[PROMPT]
Note how many lines contain "Keep" and give that number, with nothing else.

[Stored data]
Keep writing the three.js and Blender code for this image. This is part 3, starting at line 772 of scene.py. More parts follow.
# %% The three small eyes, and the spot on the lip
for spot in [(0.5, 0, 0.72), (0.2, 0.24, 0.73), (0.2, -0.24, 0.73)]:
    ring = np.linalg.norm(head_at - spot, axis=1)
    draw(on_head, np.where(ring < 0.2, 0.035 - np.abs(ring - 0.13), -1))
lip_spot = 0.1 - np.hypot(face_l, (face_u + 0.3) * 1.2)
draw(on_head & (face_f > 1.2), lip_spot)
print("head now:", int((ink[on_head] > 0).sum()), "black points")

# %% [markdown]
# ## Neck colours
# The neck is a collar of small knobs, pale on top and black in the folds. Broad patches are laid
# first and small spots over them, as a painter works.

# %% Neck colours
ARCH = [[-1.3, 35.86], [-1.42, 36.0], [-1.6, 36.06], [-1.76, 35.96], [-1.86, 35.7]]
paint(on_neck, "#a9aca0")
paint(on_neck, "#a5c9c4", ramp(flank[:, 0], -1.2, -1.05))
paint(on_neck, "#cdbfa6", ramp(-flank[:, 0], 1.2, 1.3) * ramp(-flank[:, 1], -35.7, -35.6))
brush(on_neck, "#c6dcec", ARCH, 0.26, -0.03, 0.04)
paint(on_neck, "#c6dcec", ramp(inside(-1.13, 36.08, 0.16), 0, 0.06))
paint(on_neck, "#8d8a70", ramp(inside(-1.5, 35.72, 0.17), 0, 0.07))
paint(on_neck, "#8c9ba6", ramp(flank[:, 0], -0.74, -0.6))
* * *
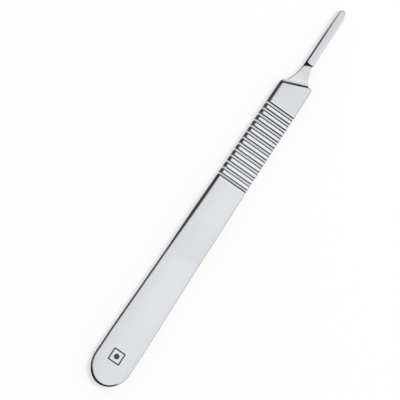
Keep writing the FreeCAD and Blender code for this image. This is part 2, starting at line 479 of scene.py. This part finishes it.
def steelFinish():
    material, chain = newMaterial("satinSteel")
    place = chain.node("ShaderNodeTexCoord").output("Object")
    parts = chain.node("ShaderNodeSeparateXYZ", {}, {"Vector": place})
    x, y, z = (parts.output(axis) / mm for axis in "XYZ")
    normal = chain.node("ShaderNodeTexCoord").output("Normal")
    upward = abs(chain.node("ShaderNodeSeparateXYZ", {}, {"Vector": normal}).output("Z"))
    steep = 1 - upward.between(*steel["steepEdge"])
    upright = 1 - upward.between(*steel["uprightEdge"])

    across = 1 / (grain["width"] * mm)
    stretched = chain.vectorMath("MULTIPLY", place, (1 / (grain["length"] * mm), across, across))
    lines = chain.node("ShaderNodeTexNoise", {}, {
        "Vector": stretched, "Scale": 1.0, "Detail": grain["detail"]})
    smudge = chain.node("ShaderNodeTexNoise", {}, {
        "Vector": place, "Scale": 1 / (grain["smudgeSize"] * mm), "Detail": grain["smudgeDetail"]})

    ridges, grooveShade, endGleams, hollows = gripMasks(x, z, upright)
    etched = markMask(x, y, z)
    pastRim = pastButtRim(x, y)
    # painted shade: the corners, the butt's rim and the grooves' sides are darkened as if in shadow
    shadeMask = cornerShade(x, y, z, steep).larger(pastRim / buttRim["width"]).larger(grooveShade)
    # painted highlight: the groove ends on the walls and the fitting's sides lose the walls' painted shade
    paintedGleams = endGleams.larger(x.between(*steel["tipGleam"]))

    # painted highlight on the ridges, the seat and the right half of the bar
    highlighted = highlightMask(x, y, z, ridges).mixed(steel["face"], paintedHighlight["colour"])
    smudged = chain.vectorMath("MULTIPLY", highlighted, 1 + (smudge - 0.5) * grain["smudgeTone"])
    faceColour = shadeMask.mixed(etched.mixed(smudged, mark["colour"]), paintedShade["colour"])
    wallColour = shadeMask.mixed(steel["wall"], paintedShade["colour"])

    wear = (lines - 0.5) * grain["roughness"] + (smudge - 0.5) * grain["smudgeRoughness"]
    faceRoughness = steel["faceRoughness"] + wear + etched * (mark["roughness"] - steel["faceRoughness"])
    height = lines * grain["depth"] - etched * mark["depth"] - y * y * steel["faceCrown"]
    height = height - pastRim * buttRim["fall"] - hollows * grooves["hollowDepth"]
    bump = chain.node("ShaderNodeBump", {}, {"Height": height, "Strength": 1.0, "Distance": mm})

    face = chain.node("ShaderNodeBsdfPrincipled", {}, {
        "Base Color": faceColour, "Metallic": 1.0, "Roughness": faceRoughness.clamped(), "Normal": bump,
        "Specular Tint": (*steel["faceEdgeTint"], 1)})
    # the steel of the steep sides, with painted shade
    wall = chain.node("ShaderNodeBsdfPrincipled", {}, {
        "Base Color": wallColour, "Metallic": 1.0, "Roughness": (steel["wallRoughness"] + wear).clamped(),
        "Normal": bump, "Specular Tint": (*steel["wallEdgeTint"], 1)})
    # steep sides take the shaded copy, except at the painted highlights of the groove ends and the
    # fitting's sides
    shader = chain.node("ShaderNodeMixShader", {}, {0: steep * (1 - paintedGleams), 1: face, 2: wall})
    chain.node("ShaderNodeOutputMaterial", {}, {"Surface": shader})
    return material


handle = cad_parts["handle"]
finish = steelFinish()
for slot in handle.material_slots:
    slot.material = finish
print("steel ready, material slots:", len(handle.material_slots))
---
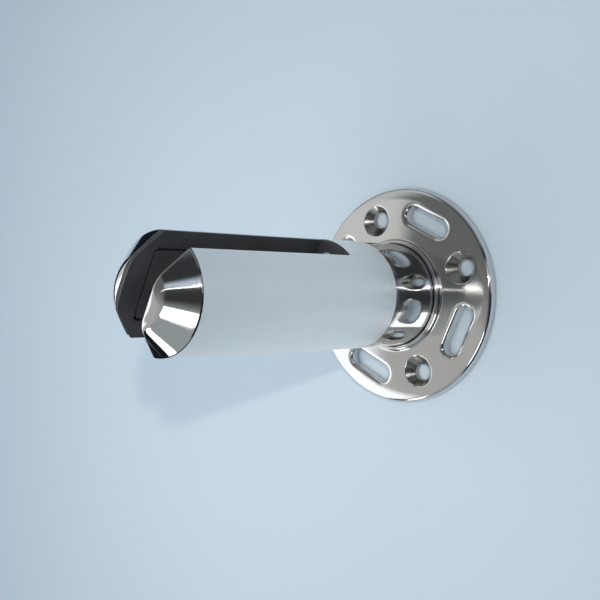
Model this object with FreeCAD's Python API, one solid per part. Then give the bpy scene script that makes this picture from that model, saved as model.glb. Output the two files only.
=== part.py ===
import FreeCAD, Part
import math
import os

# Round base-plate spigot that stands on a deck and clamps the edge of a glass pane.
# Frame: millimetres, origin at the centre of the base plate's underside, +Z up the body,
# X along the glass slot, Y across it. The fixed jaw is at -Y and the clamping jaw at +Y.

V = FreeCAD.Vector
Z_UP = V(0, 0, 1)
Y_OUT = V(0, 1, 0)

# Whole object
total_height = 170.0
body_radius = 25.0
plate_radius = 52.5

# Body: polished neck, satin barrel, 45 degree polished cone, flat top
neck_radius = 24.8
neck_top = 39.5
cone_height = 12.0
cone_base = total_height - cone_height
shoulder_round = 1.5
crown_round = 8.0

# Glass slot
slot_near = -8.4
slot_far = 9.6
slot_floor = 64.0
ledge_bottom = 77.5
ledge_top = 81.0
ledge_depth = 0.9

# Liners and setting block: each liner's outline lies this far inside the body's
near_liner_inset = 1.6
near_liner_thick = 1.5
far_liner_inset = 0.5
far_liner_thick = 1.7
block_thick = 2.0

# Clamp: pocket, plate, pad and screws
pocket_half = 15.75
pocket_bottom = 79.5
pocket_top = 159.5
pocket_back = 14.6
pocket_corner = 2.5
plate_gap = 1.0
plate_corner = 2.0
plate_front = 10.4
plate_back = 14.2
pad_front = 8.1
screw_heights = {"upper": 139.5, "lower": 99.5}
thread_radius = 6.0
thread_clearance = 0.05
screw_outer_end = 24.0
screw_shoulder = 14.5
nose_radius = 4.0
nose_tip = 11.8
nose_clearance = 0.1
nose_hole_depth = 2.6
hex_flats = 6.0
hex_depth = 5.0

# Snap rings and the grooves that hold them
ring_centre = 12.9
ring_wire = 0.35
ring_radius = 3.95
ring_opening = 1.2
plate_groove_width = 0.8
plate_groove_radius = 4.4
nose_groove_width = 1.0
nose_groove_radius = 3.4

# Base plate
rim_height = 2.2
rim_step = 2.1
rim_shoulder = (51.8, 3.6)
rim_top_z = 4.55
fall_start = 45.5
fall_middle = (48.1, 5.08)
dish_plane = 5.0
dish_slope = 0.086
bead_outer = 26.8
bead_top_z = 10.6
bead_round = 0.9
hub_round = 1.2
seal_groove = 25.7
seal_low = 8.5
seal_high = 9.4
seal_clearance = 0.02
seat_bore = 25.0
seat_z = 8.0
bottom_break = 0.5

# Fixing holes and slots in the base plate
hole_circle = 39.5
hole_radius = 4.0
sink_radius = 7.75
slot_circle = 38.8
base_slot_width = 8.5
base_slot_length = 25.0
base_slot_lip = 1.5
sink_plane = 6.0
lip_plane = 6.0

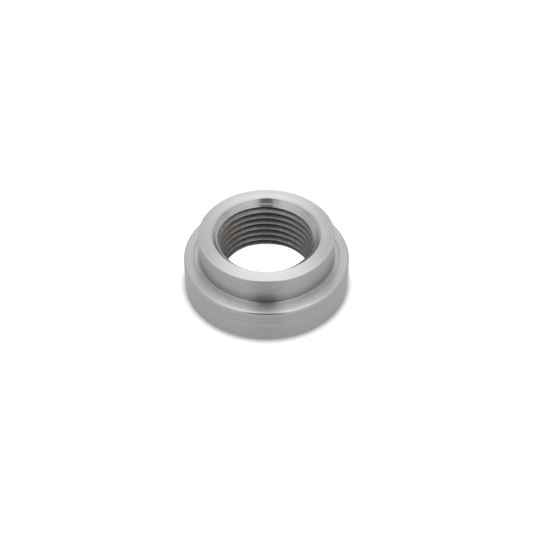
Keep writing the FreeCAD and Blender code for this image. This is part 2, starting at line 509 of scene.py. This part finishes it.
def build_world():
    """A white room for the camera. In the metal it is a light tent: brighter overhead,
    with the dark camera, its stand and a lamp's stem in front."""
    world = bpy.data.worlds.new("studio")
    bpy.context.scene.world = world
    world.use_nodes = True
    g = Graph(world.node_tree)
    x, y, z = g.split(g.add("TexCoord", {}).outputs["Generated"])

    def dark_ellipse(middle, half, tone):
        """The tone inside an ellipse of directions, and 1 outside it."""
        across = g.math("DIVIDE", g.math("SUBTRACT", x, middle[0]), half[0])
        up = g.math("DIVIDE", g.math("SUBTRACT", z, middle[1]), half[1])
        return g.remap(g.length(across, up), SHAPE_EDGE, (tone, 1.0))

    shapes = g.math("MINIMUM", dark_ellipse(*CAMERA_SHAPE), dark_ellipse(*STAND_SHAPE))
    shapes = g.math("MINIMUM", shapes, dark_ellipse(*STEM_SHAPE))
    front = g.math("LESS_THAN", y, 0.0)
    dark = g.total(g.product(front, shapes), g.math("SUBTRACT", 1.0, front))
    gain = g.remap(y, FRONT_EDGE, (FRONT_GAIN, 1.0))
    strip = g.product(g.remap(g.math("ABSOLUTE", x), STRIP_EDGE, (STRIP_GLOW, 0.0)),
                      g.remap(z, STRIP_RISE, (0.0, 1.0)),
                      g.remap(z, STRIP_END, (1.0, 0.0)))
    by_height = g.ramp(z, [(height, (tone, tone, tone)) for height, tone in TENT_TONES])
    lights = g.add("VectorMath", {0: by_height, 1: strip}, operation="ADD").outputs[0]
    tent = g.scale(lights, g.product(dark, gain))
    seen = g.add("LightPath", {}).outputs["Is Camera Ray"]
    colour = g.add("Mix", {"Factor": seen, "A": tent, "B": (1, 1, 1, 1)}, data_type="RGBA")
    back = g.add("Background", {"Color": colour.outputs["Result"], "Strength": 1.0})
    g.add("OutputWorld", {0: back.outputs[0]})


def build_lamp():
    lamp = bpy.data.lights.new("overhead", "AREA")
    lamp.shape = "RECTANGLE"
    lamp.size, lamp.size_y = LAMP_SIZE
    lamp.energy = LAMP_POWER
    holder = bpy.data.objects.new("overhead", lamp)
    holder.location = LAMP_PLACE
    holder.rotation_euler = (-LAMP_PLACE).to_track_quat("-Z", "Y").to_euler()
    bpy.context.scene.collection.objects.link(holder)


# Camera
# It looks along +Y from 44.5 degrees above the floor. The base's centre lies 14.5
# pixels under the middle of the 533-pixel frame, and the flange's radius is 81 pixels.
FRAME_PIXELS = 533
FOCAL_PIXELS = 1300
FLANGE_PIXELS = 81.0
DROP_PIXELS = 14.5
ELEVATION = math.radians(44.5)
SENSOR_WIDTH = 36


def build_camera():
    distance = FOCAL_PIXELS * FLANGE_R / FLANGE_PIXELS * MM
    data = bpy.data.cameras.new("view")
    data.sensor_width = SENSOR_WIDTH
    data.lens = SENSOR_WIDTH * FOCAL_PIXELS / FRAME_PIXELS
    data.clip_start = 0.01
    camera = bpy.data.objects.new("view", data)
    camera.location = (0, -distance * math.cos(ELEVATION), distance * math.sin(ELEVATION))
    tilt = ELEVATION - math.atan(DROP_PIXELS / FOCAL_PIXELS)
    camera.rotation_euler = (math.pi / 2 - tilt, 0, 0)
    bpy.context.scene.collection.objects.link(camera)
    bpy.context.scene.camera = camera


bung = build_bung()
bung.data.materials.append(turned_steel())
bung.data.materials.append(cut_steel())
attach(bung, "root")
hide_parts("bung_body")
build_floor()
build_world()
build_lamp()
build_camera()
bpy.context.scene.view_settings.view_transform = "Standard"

[TASK ANSWER]
3